Olavo de Carvalho
Diário do Comércio, 7 de março de 2011
Os três agentes principais do processo globalizante, como vimos em artigo anterior, não são espécies do mesmo gênero: um é um grupo de governos, o outro uma comunidade internacional de bilionários, o terceiro uma cultura religiosa sem fronteiras, espalhada mesmo em território inimigo.
Só o primeiro pode ser descrito nos termos usuais da geopolítica, mas, na medida em que o projeto do Império Russo se amplia em “Império Eurasiano”, toda tentativa de defini-lo geopoliticamente esbarra em obstáculos intransponíveis. Uma vez que o domínio eurasiano abrange também o Islam, chega a ser cômico que o grande estrategista russo Alexandre Duguin apresente a disputa de poder no mundo como uma luta entre “impérios terrestres” e “impérios marítimos”, classificando a “Eurásia” entre os primeiros e os EUA no segundo grupo. De um lado, o Islam, após ocupar com grande facilidade os seus territórios circunvizinhos, alcançou projeção mundial sobretudo como potência maritima. Já na segunda metade do século IX – escreve Paolo Taufer no seu magnífico estudo sobre Espansionismo Islamico Ieri e Oggi – “todas as grandes vias marítimas eram controladas de fato pelos muçulmanos: do Estreito de Gibraltar até o Mar da China, dos portos do Egito que se comunicam com o Mar Vermelho até os da Síria.” Quanto à própria Rússia (então URSS), seu poder no século XX baseou-se menos na força dos seus exércitos que na presença ativa do Partido Comunista e do serviço secreto soviético em todas as nações e continentes. Nada houve de “terrestre” na expansão tentacular do Kremlin na África ou na América Latina. Não posso crer que os soldados de Nikita Kruchev tenham trazido a pé os mísseis que instalaram em Cuba em 1962. O combate entre a Terra e o Mar não vale nem como símbolo, já que um símbolo só funciona quando traz embutida, sinteticamente, uma multidão de fatos reais, não de ficções. O Império Eurasiano não é um símbolo, é um mito soreliano – o que é o mesmo que dizer: uma imensa cenoura-de-burro, uma geringonça hipnótica concebida para colocar milhões de idiotas no encalço de um futuro que não será jamais o que promete.

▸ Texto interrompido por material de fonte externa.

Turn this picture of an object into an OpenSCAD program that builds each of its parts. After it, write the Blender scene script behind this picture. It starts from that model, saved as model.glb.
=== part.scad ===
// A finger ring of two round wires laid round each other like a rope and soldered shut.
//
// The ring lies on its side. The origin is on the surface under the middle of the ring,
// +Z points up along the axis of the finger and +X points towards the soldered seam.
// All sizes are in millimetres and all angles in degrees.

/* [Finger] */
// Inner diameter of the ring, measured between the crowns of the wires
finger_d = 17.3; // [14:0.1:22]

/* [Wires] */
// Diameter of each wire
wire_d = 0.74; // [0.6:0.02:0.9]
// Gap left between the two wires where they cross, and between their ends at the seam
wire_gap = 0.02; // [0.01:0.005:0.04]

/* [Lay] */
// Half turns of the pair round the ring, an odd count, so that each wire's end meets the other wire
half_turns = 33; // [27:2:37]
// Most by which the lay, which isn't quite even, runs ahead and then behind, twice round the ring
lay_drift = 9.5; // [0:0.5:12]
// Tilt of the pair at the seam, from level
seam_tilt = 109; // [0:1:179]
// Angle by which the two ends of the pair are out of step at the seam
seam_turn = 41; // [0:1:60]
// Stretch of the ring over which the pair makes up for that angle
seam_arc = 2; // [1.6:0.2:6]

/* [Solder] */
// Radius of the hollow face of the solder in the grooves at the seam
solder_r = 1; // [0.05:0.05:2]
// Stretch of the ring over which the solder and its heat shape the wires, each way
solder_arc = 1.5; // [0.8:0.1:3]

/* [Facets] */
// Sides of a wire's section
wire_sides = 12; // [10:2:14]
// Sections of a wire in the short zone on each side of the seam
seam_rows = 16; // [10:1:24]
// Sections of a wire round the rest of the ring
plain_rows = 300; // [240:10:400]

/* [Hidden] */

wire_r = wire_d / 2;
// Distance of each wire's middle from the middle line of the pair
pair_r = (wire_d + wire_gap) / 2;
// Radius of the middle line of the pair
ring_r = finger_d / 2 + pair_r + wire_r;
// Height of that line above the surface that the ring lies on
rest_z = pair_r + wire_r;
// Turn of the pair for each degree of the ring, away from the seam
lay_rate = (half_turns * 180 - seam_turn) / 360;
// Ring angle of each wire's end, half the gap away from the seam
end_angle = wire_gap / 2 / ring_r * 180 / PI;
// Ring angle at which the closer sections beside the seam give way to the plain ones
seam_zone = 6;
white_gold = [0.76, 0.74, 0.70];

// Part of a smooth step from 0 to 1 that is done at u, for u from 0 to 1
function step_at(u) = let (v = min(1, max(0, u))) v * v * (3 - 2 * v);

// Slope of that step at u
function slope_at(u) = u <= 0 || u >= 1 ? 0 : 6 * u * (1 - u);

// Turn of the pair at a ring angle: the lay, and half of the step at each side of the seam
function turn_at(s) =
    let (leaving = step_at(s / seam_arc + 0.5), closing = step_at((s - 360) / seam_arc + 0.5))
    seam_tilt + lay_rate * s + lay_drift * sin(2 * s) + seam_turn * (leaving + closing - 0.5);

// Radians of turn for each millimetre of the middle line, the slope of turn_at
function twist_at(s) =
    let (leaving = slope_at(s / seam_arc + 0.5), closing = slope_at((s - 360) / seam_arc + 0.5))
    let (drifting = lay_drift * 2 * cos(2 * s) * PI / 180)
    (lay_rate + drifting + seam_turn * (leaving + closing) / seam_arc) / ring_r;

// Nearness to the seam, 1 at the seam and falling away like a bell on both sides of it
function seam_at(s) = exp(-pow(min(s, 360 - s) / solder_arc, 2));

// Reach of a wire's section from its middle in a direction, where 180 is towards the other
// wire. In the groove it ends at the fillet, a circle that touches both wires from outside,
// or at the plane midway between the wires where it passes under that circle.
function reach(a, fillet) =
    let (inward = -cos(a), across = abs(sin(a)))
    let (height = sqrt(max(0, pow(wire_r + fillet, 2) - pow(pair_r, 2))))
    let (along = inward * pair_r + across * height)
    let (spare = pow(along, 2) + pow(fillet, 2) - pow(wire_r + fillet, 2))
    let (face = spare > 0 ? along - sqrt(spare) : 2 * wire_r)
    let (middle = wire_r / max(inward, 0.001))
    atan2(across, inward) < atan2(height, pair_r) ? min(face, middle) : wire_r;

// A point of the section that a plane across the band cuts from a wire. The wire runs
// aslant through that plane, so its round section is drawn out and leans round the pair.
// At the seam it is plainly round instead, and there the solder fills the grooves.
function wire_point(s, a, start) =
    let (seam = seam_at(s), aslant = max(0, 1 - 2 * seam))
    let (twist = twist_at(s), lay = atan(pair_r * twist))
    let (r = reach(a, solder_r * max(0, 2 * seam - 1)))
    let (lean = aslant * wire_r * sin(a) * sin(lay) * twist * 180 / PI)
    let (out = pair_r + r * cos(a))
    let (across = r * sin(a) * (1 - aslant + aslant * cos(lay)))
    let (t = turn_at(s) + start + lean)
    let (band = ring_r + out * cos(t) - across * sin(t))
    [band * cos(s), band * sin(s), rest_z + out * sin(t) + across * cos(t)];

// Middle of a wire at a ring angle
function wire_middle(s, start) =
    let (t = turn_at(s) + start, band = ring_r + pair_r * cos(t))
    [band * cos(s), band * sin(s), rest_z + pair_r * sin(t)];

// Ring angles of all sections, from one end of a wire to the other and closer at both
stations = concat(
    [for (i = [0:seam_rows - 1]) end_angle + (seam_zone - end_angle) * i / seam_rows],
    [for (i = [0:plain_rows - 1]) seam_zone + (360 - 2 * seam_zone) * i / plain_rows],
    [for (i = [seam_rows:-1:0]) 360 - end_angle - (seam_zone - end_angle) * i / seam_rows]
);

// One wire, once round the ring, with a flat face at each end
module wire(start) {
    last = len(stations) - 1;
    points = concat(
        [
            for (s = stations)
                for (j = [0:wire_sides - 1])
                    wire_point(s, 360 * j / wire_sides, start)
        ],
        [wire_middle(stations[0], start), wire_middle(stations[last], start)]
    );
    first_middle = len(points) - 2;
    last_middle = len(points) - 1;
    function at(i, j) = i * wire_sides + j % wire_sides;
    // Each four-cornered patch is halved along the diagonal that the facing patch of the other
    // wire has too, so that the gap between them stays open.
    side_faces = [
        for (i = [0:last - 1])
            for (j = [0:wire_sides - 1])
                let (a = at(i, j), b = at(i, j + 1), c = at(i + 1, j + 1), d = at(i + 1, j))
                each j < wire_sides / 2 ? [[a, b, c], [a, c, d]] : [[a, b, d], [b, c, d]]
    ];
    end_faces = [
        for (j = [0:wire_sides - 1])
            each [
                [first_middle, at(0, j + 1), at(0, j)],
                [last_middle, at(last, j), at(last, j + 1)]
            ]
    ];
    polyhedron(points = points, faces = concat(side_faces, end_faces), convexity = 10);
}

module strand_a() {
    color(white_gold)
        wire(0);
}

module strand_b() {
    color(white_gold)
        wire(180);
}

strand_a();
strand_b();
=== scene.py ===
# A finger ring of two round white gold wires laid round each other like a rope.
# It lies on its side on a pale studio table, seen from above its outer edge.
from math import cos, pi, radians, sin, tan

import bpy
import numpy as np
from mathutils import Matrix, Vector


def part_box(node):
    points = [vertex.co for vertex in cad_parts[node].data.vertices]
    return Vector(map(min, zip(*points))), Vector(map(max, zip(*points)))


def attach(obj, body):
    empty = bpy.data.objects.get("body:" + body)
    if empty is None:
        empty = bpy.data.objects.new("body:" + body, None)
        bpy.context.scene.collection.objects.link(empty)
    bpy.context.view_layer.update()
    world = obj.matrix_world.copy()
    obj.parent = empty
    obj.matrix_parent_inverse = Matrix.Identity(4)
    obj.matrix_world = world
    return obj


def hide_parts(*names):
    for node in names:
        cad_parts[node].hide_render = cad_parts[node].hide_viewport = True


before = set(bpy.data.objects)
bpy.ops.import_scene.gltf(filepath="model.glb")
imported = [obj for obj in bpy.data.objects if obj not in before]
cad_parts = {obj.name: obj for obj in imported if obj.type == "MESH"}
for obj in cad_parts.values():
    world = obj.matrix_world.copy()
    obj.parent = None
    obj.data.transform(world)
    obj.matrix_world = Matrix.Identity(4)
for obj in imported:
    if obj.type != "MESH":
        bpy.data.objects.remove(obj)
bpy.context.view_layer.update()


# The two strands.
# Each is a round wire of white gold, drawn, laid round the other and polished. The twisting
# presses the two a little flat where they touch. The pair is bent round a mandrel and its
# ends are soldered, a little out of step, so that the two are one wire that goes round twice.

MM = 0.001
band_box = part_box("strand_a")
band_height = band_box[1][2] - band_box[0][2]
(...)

Se a missão do intelectual em tempos obscuros é dar nome aos bois, exorcizar as palavras ocas e trocar os slogans estupefacientes por uma representação exata do estado de coisas, os “eurasianos” falham miseravelmente em cumprir seu dever. Só o que podem alegar como atenuante é que os estrategistas dos dois outros blocos globalizantes também se notabilizam menos pelo realismo do que pela capacidade prodigiosa de encobrir o mundo sob a imagem projetiva de seus respectivos interesses.